[PATCH] D142015: [LV] Plan with and without FoldTailByMasking

Mon Jan 30 04:34:42 PST 2023

dmgreen added a comment.

In D142015#4066159 <https://reviews.llvm.org/D142015#4066159>, @SjoerdMeijer wrote:

> Thanks for working on this. General direction looks good to me, this is exactly what we want.
>
>> VectorizationScheme was used to describe the pair of (FoldTailByMasking, VF). Alternative suggestions welcome
>
> I was going to suggest PredicationScheme. But the VF is also part of it, so PredicationScheme does not covert it. Perhaps VectorizationScheme is just fine. :)

Thanks. There are still some MVE performance issues I need to work through, where it now picks a higher unpredicated trip count over tail predication, and a combination of it being inside a nested loop and low cheap counts make it unprofitable. There are some good improvements too, but that one is a little too large. I think with epilog vectorization and a few other tricks it can get the the point where it too is an improvement.

In D142015#4082011 <https://reviews.llvm.org/D142015#4082011>, @david-arm wrote:

> Hi @dmgreen, I'm sorry I've not looked into this in more detail, but from the description you gave (which is very detailed - thanks!) I do have one concern about choosing tail-folding by default in a tie. One major problem we have at the moment is that the active lane mask call is effectively free because, unless I'm mistaken, we don't add the cost of this intrinsic to the loop. A simple IV increment (an add instruction) is likely to be cheaper than the codegen for the loop predicate for many targets? However, I do appreciate that targets that can't efficiently generate loop predicates probably also can't do masked loads and stores, so the tail-folded loop cost is likely to be high anyway. I wonder if it's better to be conservative and choose the non-tail-folded version in a tie until we've got a fairer comparison between different vectorisation styles?

Yep - that's hopefully step 3. Once we have this and epilog vectorization (which should be a fairly simple addition) we can then have the option on SVE of choosing between unpredicated body + predicated remainder vs a full predicated body, depending on the target. Targets where the while instructions are not a bottleneck can get the benefits of full predication. I'm not sure yet whether it will just be a hard limit or an added cost. That's the idea at least, there are plenty of details to sort out first and it we will have to see how it performs in practice.

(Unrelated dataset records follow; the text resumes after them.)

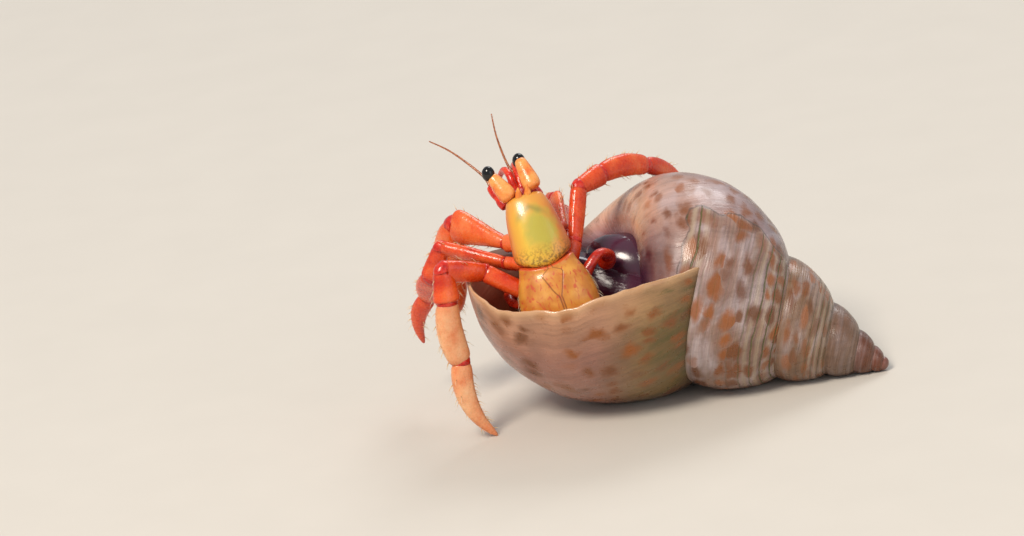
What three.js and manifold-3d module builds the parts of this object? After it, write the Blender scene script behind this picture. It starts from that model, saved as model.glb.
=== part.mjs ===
// Land hermit crab climbing out of a periwinkle shell that lies with its opening up.
// Millimetres, +Z up. The floor is Z = 0 and the origin is the middle of the model's foot print.
import * as THREE from 'three';
import { mergeVertices } from 'three/addons/utils/BufferGeometryUtils.js';
import Module from 'manifold-3d';

const wasm = await Module();
wasm.setup();

// ---------------------------------------------------------------- driving dimensions

const JOINT_GAP = 0.06;            // clear space between two neighbouring hard pieces
const DEGREE = Math.PI / 180;

// Place of the point where the shell's spiral begins; every list below is measured from it.
const SPIRAL_START = new THREE.Vector3(16.82, -4.8, 0.11);

// The shell is one equiangular spiral, so each whorl is the one before it times WHORL_GROWTH.
const WHORL_GROWTH = 1.71;
const WHORLS = 5.5;
const AXIS_HEADING = -15.5;        // degrees, from the body whorl towards the tip
const AXIS_SLOPE = -26.8;
const LIP_START_ANGLE = 35;        // where the lip meets the suture, degrees above the near side
const STEPS_PER_WHORL = 18;
const WALL = 0.55;
const LIP_STEPS = 5;
const CHAMBER_TURN = 330;          // how deep the open chamber reaches, degrees of spiral
const CHAMBER_OVERRUN = 30;        // how far the cutting shape runs out past the lip, degrees
const CHAMBER_STEPS = 8;           // in each of the two cuts that hollow the chamber
const CUT_OVERLAP = 0.5;           // degrees by which the second cut starts inside the first
// Central pillar, from the blunt tip down to where it fades out in the mouth: [radius, height].
const PILLAR = [
  [0, 0.5], [0.3, 0.6], [0.45, 1.0], [0.2, 1.6], [1.8, 14], [2.3, 17], [2.4, 19.5], [1.9, 21.5],
  [1, 23], [0, 23.4],
];
const PILLAR_SIDES = 12;
const CORE_RADIUS = 0.05;          // each whorl's section is closed this far from the axis

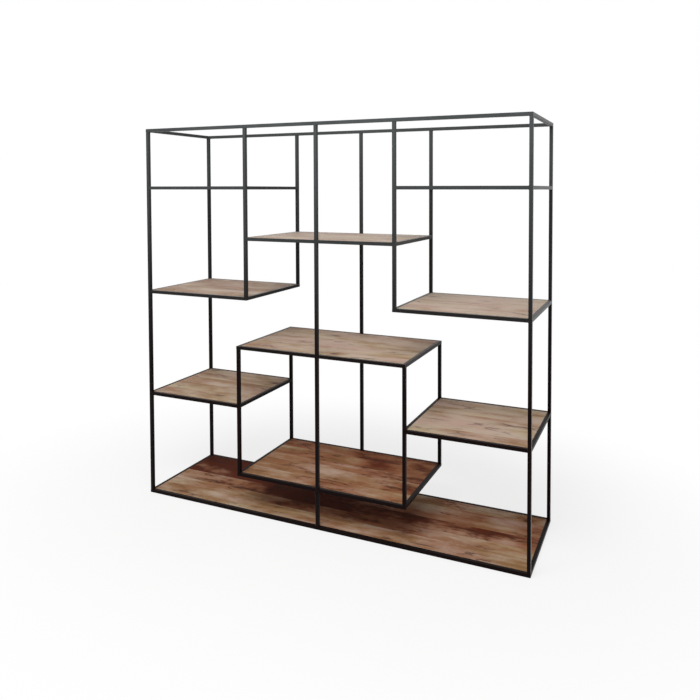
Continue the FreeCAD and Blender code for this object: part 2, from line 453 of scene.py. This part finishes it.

In D142015#4084191 <https://reviews.llvm.org/D142015#4084191>, @fhahn wrote:

> I think the overall direction is very desirable! However I am not sure if adding a FoldTail argument to the cost functions is an ideal way to get there as it requires a large number of changes and is not really scalable (e.g. adding support to generate a 3rd variant of plans may mean adding another argument to all functions)
>
> I am not sure if I am missing something, but would it be possible to instead run the planner multiple times with different cost-model configurations? I tried to sketch an option for more general support for that in D142669 <https://reviews.llvm.org/D142669>. Then we could generate the plans for tail-folding by just instantiating another instance of the cost model, sketched in D142670 <https://reviews.llvm.org/D142670>. Maybe that could help to simplify the patch?

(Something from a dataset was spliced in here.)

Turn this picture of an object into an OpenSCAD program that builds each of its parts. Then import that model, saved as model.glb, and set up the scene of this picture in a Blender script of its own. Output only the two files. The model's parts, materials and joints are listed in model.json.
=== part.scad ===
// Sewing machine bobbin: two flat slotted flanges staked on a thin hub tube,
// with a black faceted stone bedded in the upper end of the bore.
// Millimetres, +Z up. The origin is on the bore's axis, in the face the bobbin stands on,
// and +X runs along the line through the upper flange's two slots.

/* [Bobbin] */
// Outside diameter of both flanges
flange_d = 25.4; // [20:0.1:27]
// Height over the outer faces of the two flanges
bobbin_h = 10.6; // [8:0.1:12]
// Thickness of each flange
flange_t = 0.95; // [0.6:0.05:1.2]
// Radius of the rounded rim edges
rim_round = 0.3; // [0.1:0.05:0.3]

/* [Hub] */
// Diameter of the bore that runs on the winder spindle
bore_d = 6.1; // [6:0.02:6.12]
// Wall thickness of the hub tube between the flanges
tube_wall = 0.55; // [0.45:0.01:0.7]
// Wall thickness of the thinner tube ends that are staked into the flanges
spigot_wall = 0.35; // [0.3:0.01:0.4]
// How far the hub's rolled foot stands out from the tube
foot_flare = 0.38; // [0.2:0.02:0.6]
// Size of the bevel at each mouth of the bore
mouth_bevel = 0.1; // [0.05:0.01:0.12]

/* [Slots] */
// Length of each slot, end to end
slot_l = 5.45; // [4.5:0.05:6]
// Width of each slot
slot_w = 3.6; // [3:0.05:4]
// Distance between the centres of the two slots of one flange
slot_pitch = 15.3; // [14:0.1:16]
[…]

Multiple cost models was something I considered, but dismissed fairly quickly. I didn't think it would be something that anyone would agree to in a review - that we invent a new hierarchy of multiple cost-models each containing multiple vplans. The vplans should be flatter than that, and there is more in the cost-model that isn't dependent on FoldTail than is. I think we should be trying to reduce the number of cost-models, not increase it! The same argument about new variants could equally apply, just to an explosion in the number of cost-models needed.

This patch only pushed the FoldTailByMasking to the places that need it, just treating FoldTailByMasking like the VF already is. How married are you to the idea of multiple cost models? (Or how anti this are you?) I know this patch is fairly large but it feels like a cleaner end result once it is done. Let me know and I can try and get everything working the other way if necessary.

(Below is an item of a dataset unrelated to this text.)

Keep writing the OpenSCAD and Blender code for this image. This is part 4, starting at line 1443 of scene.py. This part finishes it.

> Another thing I noticed that the patch changes skeleton creation to take a VPlan as argument. I think it would be preferable to do this the other way around if possible, so instead model the difference between plans with and without tail-folding explicitly in the pre-header blocks in the VPlan. I've not looked at the details here to see how difficult that would be yet unfortunately though. But more than happy to iterate on that aspect together!

I was hoping for one step at a time. Firstly we can break the dependency on specifying FoldTailByMasking early in the costmodel, whilst keeping then number of other changes needed minimal. Bigger changes can come later, but might require more changes. (It is useful, for example, to know that a plan is FoldTailByMasking when picking epilog plans).

CHANGES SINCE LAST ACTION
  https://reviews.llvm.org/D142015/new/

https://reviews.llvm.org/D142015